The complete listing should be restated exactly.

[RECORDED DATA]
+===+
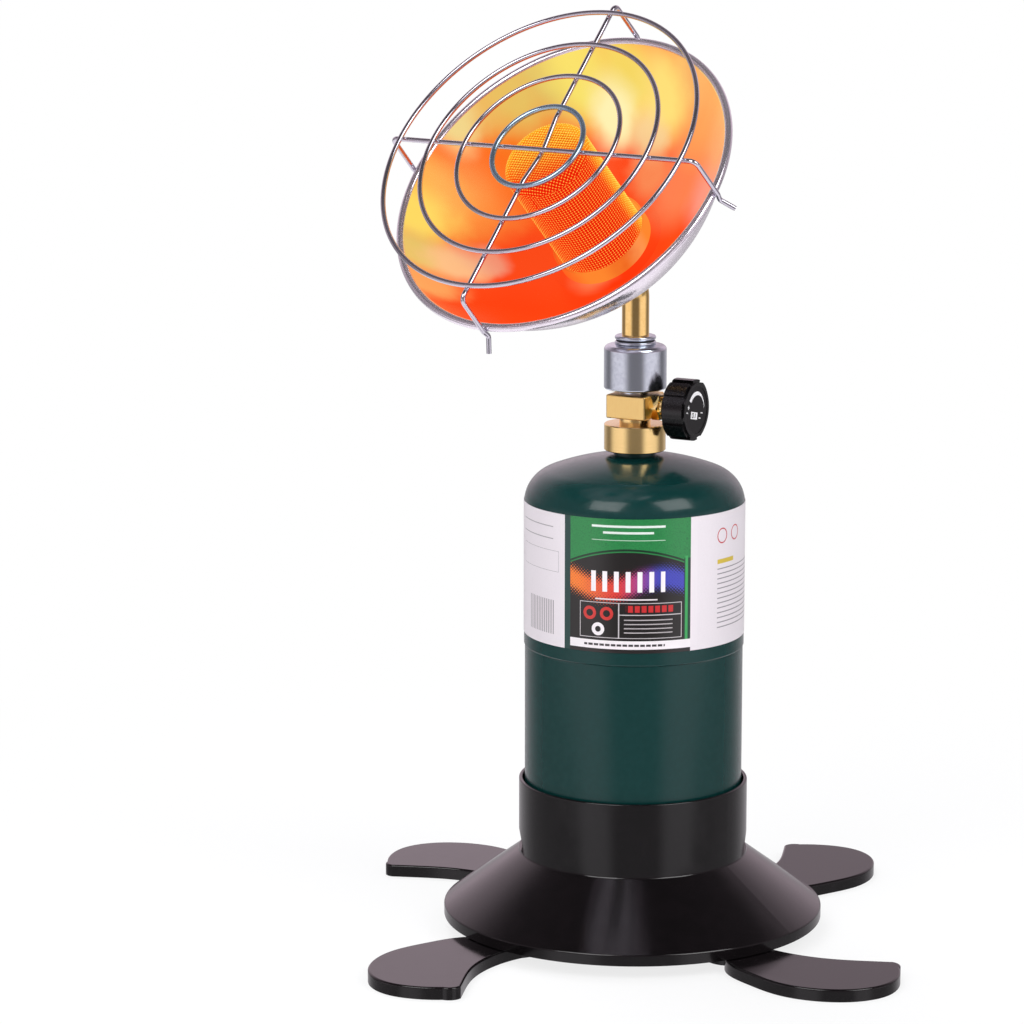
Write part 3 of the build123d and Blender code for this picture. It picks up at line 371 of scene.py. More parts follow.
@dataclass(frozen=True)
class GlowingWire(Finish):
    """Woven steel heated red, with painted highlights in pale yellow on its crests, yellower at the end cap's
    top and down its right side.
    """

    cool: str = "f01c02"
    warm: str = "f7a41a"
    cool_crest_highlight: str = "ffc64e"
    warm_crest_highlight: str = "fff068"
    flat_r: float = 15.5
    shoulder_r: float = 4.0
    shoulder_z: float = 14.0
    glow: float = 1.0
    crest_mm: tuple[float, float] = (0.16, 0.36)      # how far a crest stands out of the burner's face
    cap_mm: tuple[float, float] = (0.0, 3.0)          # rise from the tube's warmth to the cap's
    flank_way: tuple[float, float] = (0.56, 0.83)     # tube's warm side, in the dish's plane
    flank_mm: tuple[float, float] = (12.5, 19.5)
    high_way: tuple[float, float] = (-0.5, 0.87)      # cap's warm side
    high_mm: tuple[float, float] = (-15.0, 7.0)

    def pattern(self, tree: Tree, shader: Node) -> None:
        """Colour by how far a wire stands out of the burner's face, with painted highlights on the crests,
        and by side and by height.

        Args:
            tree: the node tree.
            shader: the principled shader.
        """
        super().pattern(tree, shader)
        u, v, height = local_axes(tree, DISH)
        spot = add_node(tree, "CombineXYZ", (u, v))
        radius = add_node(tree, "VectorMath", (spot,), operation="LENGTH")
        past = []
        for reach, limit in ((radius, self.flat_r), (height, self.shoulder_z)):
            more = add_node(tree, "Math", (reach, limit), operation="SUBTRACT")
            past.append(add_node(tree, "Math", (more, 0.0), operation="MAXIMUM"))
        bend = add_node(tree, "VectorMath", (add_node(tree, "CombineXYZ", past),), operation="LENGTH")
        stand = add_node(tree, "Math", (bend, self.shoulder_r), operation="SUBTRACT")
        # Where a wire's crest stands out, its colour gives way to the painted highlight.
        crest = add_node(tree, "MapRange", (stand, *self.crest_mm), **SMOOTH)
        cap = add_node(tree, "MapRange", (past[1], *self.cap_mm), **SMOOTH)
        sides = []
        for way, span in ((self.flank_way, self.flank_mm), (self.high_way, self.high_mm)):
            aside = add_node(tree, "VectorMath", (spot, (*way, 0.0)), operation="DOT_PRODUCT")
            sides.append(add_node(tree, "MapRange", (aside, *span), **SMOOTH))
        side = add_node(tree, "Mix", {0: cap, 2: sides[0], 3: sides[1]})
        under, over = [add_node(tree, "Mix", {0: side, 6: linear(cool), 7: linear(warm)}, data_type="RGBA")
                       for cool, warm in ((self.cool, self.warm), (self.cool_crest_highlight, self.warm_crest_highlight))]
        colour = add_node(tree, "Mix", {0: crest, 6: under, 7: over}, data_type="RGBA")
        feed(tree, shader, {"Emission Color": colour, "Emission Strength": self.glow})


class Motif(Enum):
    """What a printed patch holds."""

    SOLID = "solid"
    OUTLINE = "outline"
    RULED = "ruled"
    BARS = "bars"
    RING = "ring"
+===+
[EXPECTED OUTPUT]
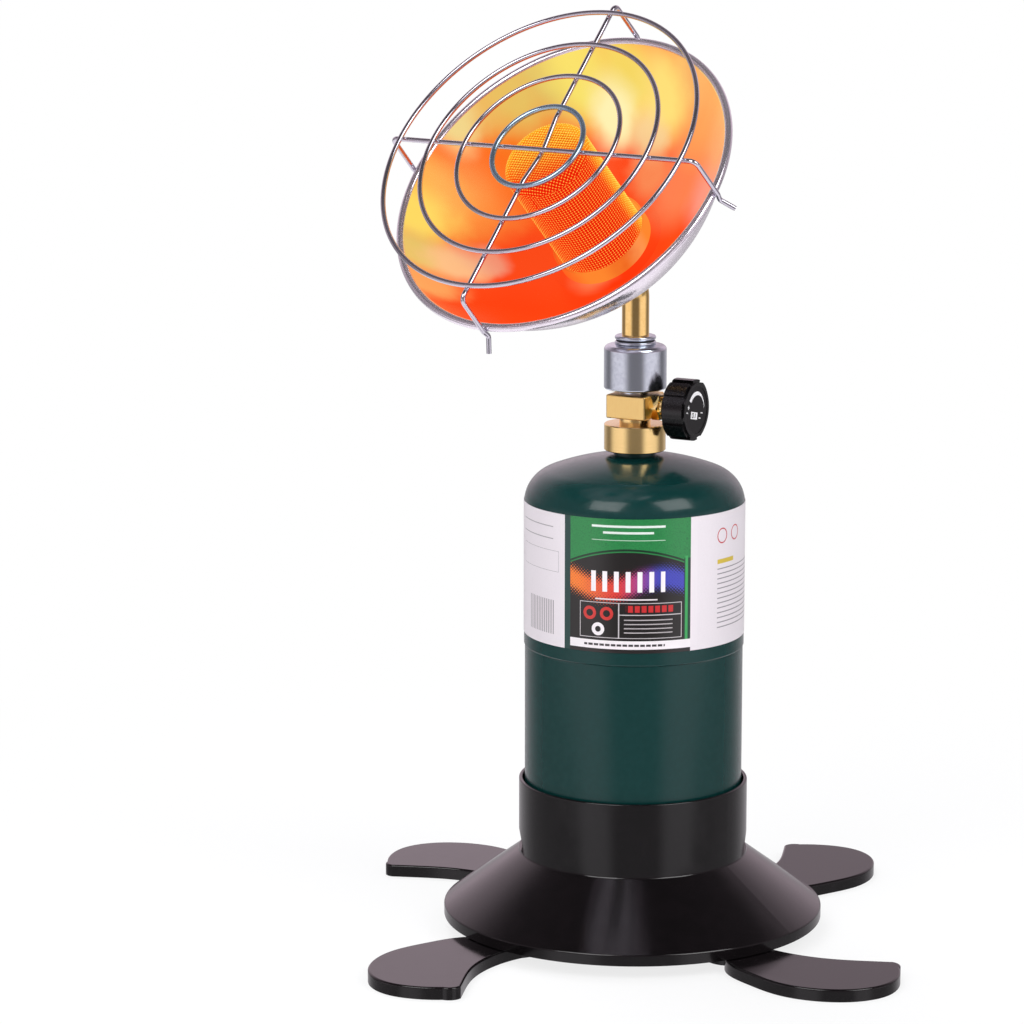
Write part 3 of the build123d and Blender code for this picture. It picks up at line 371 of scene.py. More parts follow.
@dataclass(frozen=True)
class GlowingWire(Finish):
    """Woven steel heated red, with painted highlights in pale yellow on its crests, yellower at the end cap's
    top and down its right side.
    """

    cool: str = "f01c02"
    warm: str = "f7a41a"
    cool_crest_highlight: str = "ffc64e"
    warm_crest_highlight: str = "fff068"
    flat_r: float = 15.5
    shoulder_r: float = 4.0
    shoulder_z: float = 14.0
    glow: float = 1.0
    crest_mm: tuple[float, float] = (0.16, 0.36)      # how far a crest stands out of the burner's face
    cap_mm: tuple[float, float] = (0.0, 3.0)          # rise from the tube's warmth to the cap's
    flank_way: tuple[float, float] = (0.56, 0.83)     # tube's warm side, in the dish's plane
    flank_mm: tuple[float, float] = (12.5, 19.5)
    high_way: tuple[float, float] = (-0.5, 0.87)      # cap's warm side
    high_mm: tuple[float, float] = (-15.0, 7.0)

    def pattern(self, tree: Tree, shader: Node) -> None:
        """Colour by how far a wire stands out of the burner's face, with painted highlights on the crests,
        and by side and by height.

        Args:
            tree: the node tree.
            shader: the principled shader.
        """
        super().pattern(tree, shader)
        u, v, height = local_axes(tree, DISH)
        spot = add_node(tree, "CombineXYZ", (u, v))
        radius = add_node(tree, "VectorMath", (spot,), operation="LENGTH")
        past = []
        for reach, limit in ((radius, self.flat_r), (height, self.shoulder_z)):
            more = add_node(tree, "Math", (reach, limit), operation="SUBTRACT")
            past.append(add_node(tree, "Math", (more, 0.0), operation="MAXIMUM"))
        bend = add_node(tree, "VectorMath", (add_node(tree, "CombineXYZ", past),), operation="LENGTH")
        stand = add_node(tree, "Math", (bend, self.shoulder_r), operation="SUBTRACT")
        # Where a wire's crest stands out, its colour gives way to the painted highlight.
        crest = add_node(tree, "MapRange", (stand, *self.crest_mm), **SMOOTH)
        cap = add_node(tree, "MapRange", (past[1], *self.cap_mm), **SMOOTH)
        sides = []
        for way, span in ((self.flank_way, self.flank_mm), (self.high_way, self.high_mm)):
            aside = add_node(tree, "VectorMath", (spot, (*way, 0.0)), operation="DOT_PRODUCT")
            sides.append(add_node(tree, "MapRange", (aside, *span), **SMOOTH))
        side = add_node(tree, "Mix", {0: cap, 2: sides[0], 3: sides[1]})
        under, over = [add_node(tree, "Mix", {0: side, 6: linear(cool), 7: linear(warm)}, data_type="RGBA")
                       for cool, warm in ((self.cool, self.warm), (self.cool_crest_highlight, self.warm_crest_highlight))]
        colour = add_node(tree, "Mix", {0: crest, 6: under, 7: over}, data_type="RGBA")
        feed(tree, shader, {"Emission Color": colour, "Emission Strength": self.glow})


class Motif(Enum):
    """What a printed patch holds."""

    SOLID = "solid"
    OUTLINE = "outline"
    RULED = "ruled"
    BARS = "bars"
    RING = "ring"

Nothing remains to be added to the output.